TASK STATEMENT
What follows is a listing; restate every line of it word for word.

GIVEN MATERIAL

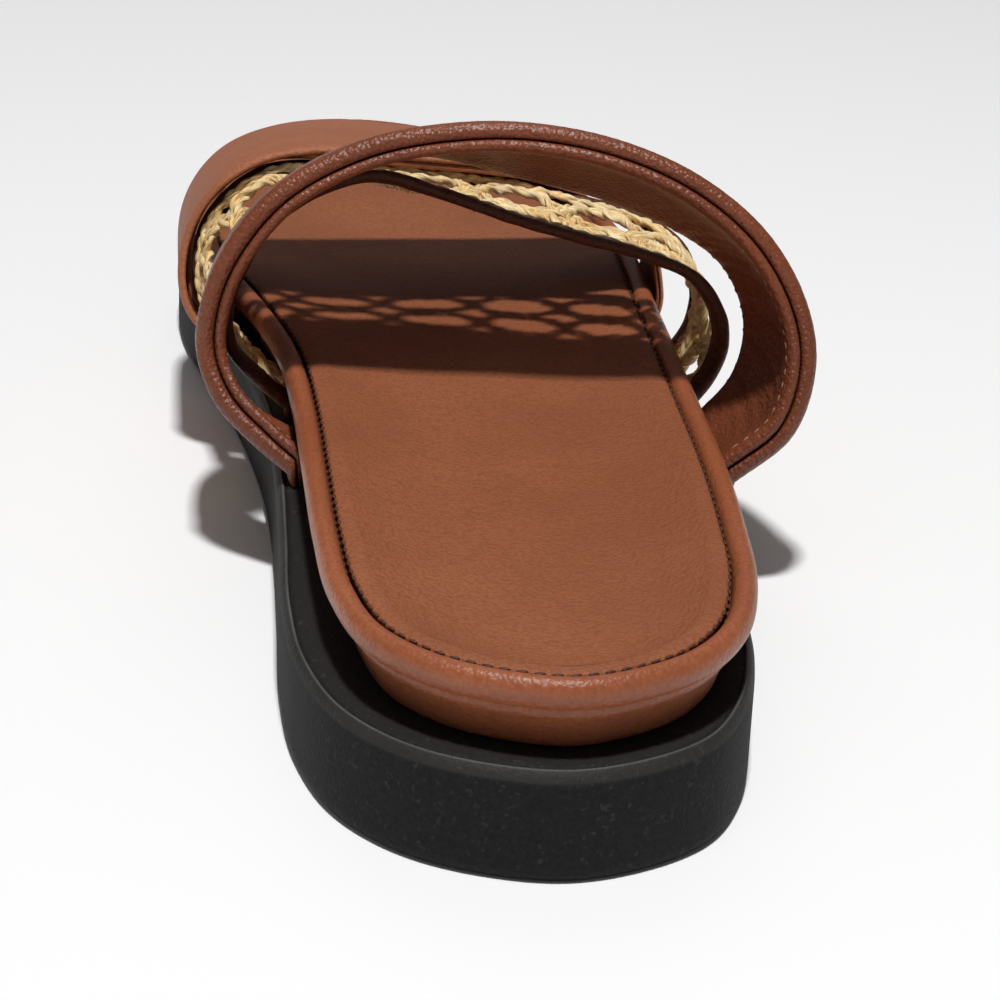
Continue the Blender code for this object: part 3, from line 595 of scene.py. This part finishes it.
# Sections round the foot from medial to lateral: heel edge x y z, toe edge x y z.
REAR_STRAP = (
    (-28.6, 91.5, 17.7, -28.0, 106.5, 17.7), (-33.9, 94.5, 21.4, -33.8, 111.0, 19.4),
    (-39.8, 98.5, 26.9, -38.6, 117.0, 22.4), (-42.5, 102.0, 33.7, -41.5, 122.0, 27.6),
    (-41.9, 102.5, 42.1, -40.4, 125.0, 34.5), (-38.5, 103.0, 50.5, -37.5, 127.0, 42.8),
    (-30.7, 104.5, 59.6, -29.4, 129.0, 51.7), (-18.0, 105.5, 66.3, -17.2, 129.5, 58.3),
    (-4.0, 104.5, 69.5, -5.0, 129.0, 58.9), (9.0, 103.3, 69.8, 9.0, 125.0, 56.5),
    (21.5, 101.0, 67.7, 21.5, 120.0, 54.5), (32.8, 98.2, 63.1, 32.1, 116.0, 51.1),
    (42.5, 95.2, 55.5, 40.0, 113.0, 46.4), (48.6, 92.0, 45.7, 43.9, 111.0, 40.4),
    (50.1, 88.0, 36.5, 45.2, 110.0, 33.5), (46.7, 85.0, 26.1, 43.3, 109.5, 25.5),
    (37.6, 85.5, 17.7, 36.2, 108.0, 17.7),
)
# How far in the footbed's wall stands at a depth below its rim, for straps that pass it.
BED_WALL = (
    (0.1, 1.3), (0.9, 0.5), (2.3, 0.0), (3.8, 0.7), (5.0, 2.3), (5.9, 2.7), (7.4, 3.4), (11.5, 4.6),
)
bed_edge = outline_ring(BED_OUTLINE, 0.0)
medial_edge = np.vstack([bed_edge[:1], bed_edge[:SOLE_STATIONS - 1:-1]])
bed_edges = {1.0: bed_edge[:SOLE_STATIONS + 1], -1.0: medial_edge}


class Strap:
    """A strap's outer face, from its medial to its lateral foot, ready to carry a section.

    depth is how far its middle lies below that face, crown its bulge, inner how far its inner
    side lies below the middle, and skive how much thinner it gets at the lateral foot.
    """

    def __init__(self, rows, depth, crown, inner, skive=0.0, sections=STRAP_SECTIONS):
        rows = np.array(rows)
        share = np.linspace(0.0, 1.0, sections + 1)
        self.share = share
        self.rear = spline(rows[:, :3], share)
        span = spline(rows[:, 3:], share) - self.rear
        self.width = np.linalg.norm(span, axis=1)
        self.towards = span / self.width[:, None]
        middle = self.rear + span * 0.5
        self.along = np.concatenate([[0.0], np.cumsum(np.linalg.norm(np.diff(middle, axis=0), axis=1))])
        outward = np.cross(np.gradient(middle, axis=0), self.towards)
        self.outward = outward / np.linalg.norm(outward, axis=1)[:, None]
        self.thin = 1.0 - skive * smooth_step(share, *SKIVE_ENDS)
        self.depth = depth
        self.crown = crown
        push = np.array([self.bed_push(k, inner) for k in range(sections + 1)])
        reach = sections // SIDE_EASE
        held = np.pad(push, reach // 3, mode="edge")
        held = np.array([held[k:k + 2 * (reach // 3) + 1].max() for k in range(sections + 1)])
        blend = np.hanning(2 * reach + 3)[1:-1]
        eased = np.convolve(np.pad(held, reach, mode="edge"), blend / blend.sum(), "valid")
        self.rear[:, 0] += np.sign(self.rear[:, 0]) * eased

    def place(self, k, from_rear, offset):
        """Points of section k at distances from the heel edge and offsets off the middle."""
        across = from_rear / self.width[k]
        bulge = self.crown * 4.0 * across * (1.0 - across)
        off = bulge - (self.depth - offset) * self.thin[k]
        return self.rear[k] + np.outer(from_rear, self.towards[k]) + np.outer(off, self.outward[k])

    def bed_push(self, k, inner):
        """How far section k must move sideways for its inner side to clear the footbed."""
        points = self.place(k, self.width[k] * np.linspace(0.0, 1.0, 5), np.full(5, -inner))
        side = 1.0 if self.rear[k, 0] > 0.0 else -1.0
        edge = bed_edges[side]
        out = 0.0
        for lift in (-SIDE_REACH, 0.0, SIDE_REACH):
            below = rim_line(points[:, 1]) - points[:, 2] - lift
            inset = np.interp(below, [row[0] for row in BED_WALL], [row[1] for row in BED_WALL])
            wall = side * np.interp(points[:, 1], edge[:, 1], edge[:, 0]) - inset
            need = np.where(below > 0.0, wall + SIDE_GAP - side * points[:, 0], 0.0)
            out = max(out, float(need.max()))
        return out

    def sweep(self, name, section, finish, relief=None, painted_shade=None):
        """Carry a closed section along the strap, with relief and painted shade noted on its points."""
        points, laid, painted_shades = [], [], []
        for k, share in enumerate(self.share):
            ring = section(self.width[k], share)
            offset = ring[:, 1].copy()
            if relief:
                offset += relief(self.along[k], share, ring[:, 0], ring[:, 1])
            placed = self.place(k, ring[:, 0], offset)
            ledge = ledge_line(placed[:, 1]) + GAP
            placed[:, 2] = ledge if share in (0.0, 1.0) else np.maximum(placed[:, 2], ledge)
            points += list(placed)
            laid += list(np.column_stack([np.full(len(ring), self.along[k]), ring]) * MM)
            painted_shades += list(painted_shade(ring[:, 0], ring[:, 1])) if painted_shade else [0.0] * len(ring)
        size = len(ring)
        faces = loop_faces(len(self.share), size)
        faces.append(tuple(range(size)))
        faces.append(tuple(range(len(points) - size, len(points))))
        return piece_of(name, points, faces, finish, {"laid": laid, "painted_shade": painted_shades})

    def path(self, from_rear, offset, facing, start=0.02, end=0.98):
        """A line along the strap for stitches: its points and the way that they face."""
        chosen = [k for k, share in enumerate(self.share) if start <= share <= end]
        inset, off = np.array([from_rear]), np.array([offset])
        line = np.vstack([self.place(k, inset, off) for k in chosen])
        return line, self.outward[chosen] * facing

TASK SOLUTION
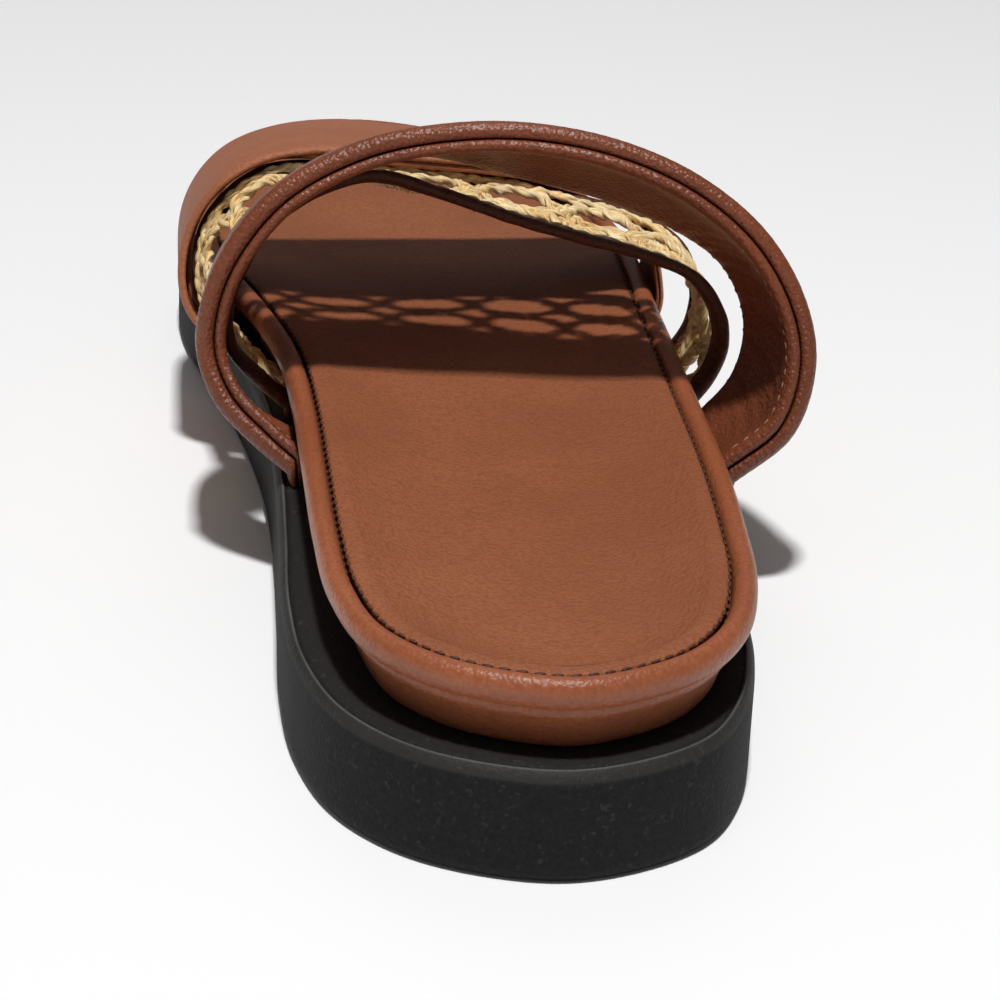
Continue the Blender code for this object: part 3, from line 595 of scene.py. This part finishes it.
# Sections round the foot from medial to lateral: heel edge x y z, toe edge x y z.
REAR_STRAP = (
    (-28.6, 91.5, 17.7, -28.0, 106.5, 17.7), (-33.9, 94.5, 21.4, -33.8, 111.0, 19.4),
    (-39.8, 98.5, 26.9, -38.6, 117.0, 22.4), (-42.5, 102.0, 33.7, -41.5, 122.0, 27.6),
    (-41.9, 102.5, 42.1, -40.4, 125.0, 34.5), (-38.5, 103.0, 50.5, -37.5, 127.0, 42.8),
    (-30.7, 104.5, 59.6, -29.4, 129.0, 51.7), (-18.0, 105.5, 66.3, -17.2, 129.5, 58.3),
    (-4.0, 104.5, 69.5, -5.0, 129.0, 58.9), (9.0, 103.3, 69.8, 9.0, 125.0, 56.5),
    (21.5, 101.0, 67.7, 21.5, 120.0, 54.5), (32.8, 98.2, 63.1, 32.1, 116.0, 51.1),
    (42.5, 95.2, 55.5, 40.0, 113.0, 46.4), (48.6, 92.0, 45.7, 43.9, 111.0, 40.4),
    (50.1, 88.0, 36.5, 45.2, 110.0, 33.5), (46.7, 85.0, 26.1, 43.3, 109.5, 25.5),
    (37.6, 85.5, 17.7, 36.2, 108.0, 17.7),
)
# How far in the footbed's wall stands at a depth below its rim, for straps that pass it.
BED_WALL = (
    (0.1, 1.3), (0.9, 0.5), (2.3, 0.0), (3.8, 0.7), (5.0, 2.3), (5.9, 2.7), (7.4, 3.4), (11.5, 4.6),
)
bed_edge = outline_ring(BED_OUTLINE, 0.0)
medial_edge = np.vstack([bed_edge[:1], bed_edge[:SOLE_STATIONS - 1:-1]])
bed_edges = {1.0: bed_edge[:SOLE_STATIONS + 1], -1.0: medial_edge}


class Strap:
    """A strap's outer face, from its medial to its lateral foot, ready to carry a section.

    depth is how far its middle lies below that face, crown its bulge, inner how far its inner
    side lies below the middle, and skive how much thinner it gets at the lateral foot.
    """

    def __init__(self, rows, depth, crown, inner, skive=0.0, sections=STRAP_SECTIONS):
        rows = np.array(rows)
        share = np.linspace(0.0, 1.0, sections + 1)
        self.share = share
        self.rear = spline(rows[:, :3], share)
        span = spline(rows[:, 3:], share) - self.rear
        self.width = np.linalg.norm(span, axis=1)
        self.towards = span / self.width[:, None]
        middle = self.rear + span * 0.5
        self.along = np.concatenate([[0.0], np.cumsum(np.linalg.norm(np.diff(middle, axis=0), axis=1))])
        outward = np.cross(np.gradient(middle, axis=0), self.towards)
        self.outward = outward / np.linalg.norm(outward, axis=1)[:, None]
        self.thin = 1.0 - skive * smooth_step(share, *SKIVE_ENDS)
        self.depth = depth
        self.crown = crown
        push = np.array([self.bed_push(k, inner) for k in range(sections + 1)])
        reach = sections // SIDE_EASE
        held = np.pad(push, reach // 3, mode="edge")
        held = np.array([held[k:k + 2 * (reach // 3) + 1].max() for k in range(sections + 1)])
        blend = np.hanning(2 * reach + 3)[1:-1]
        eased = np.convolve(np.pad(held, reach, mode="edge"), blend / blend.sum(), "valid")
        self.rear[:, 0] += np.sign(self.rear[:, 0]) * eased

    def place(self, k, from_rear, offset):
        """Points of section k at distances from the heel edge and offsets off the middle."""
        across = from_rear / self.width[k]
        bulge = self.crown * 4.0 * across * (1.0 - across)
        off = bulge - (self.depth - offset) * self.thin[k]
        return self.rear[k] + np.outer(from_rear, self.towards[k]) + np.outer(off, self.outward[k])

    def bed_push(self, k, inner):
        """How far section k must move sideways for its inner side to clear the footbed."""
        points = self.place(k, self.width[k] * np.linspace(0.0, 1.0, 5), np.full(5, -inner))
        side = 1.0 if self.rear[k, 0] > 0.0 else -1.0
        edge = bed_edges[side]
        out = 0.0
        for lift in (-SIDE_REACH, 0.0, SIDE_REACH):
            below = rim_line(points[:, 1]) - points[:, 2] - lift
            inset = np.interp(below, [row[0] for row in BED_WALL], [row[1] for row in BED_WALL])
            wall = side * np.interp(points[:, 1], edge[:, 1], edge[:, 0]) - inset
            need = np.where(below > 0.0, wall + SIDE_GAP - side * points[:, 0], 0.0)
            out = max(out, float(need.max()))
        return out

    def sweep(self, name, section, finish, relief=None, painted_shade=None):
        """Carry a closed section along the strap, with relief and painted shade noted on its points."""
        points, laid, painted_shades = [], [], []
        for k, share in enumerate(self.share):
            ring = section(self.width[k], share)
            offset = ring[:, 1].copy()
            if relief:
                offset += relief(self.along[k], share, ring[:, 0], ring[:, 1])
            placed = self.place(k, ring[:, 0], offset)
            ledge = ledge_line(placed[:, 1]) + GAP
            placed[:, 2] = ledge if share in (0.0, 1.0) else np.maximum(placed[:, 2], ledge)
            points += list(placed)
            laid += list(np.column_stack([np.full(len(ring), self.along[k]), ring]) * MM)
            painted_shades += list(painted_shade(ring[:, 0], ring[:, 1])) if painted_shade else [0.0] * len(ring)
        size = len(ring)
        faces = loop_faces(len(self.share), size)
        faces.append(tuple(range(size)))
        faces.append(tuple(range(len(points) - size, len(points))))
        return piece_of(name, points, faces, finish, {"laid": laid, "painted_shade": painted_shades})

    def path(self, from_rear, offset, facing, start=0.02, end=0.98):
        """A line along the strap for stitches: its points and the way that they face."""
        chosen = [k for k, share in enumerate(self.share) if start <= share <= end]
        inset, off = np.array([from_rear]), np.array([offset])
        line = np.vstack([self.place(k, inset, off) for k in chosen])
        return line, self.outward[chosen] * facing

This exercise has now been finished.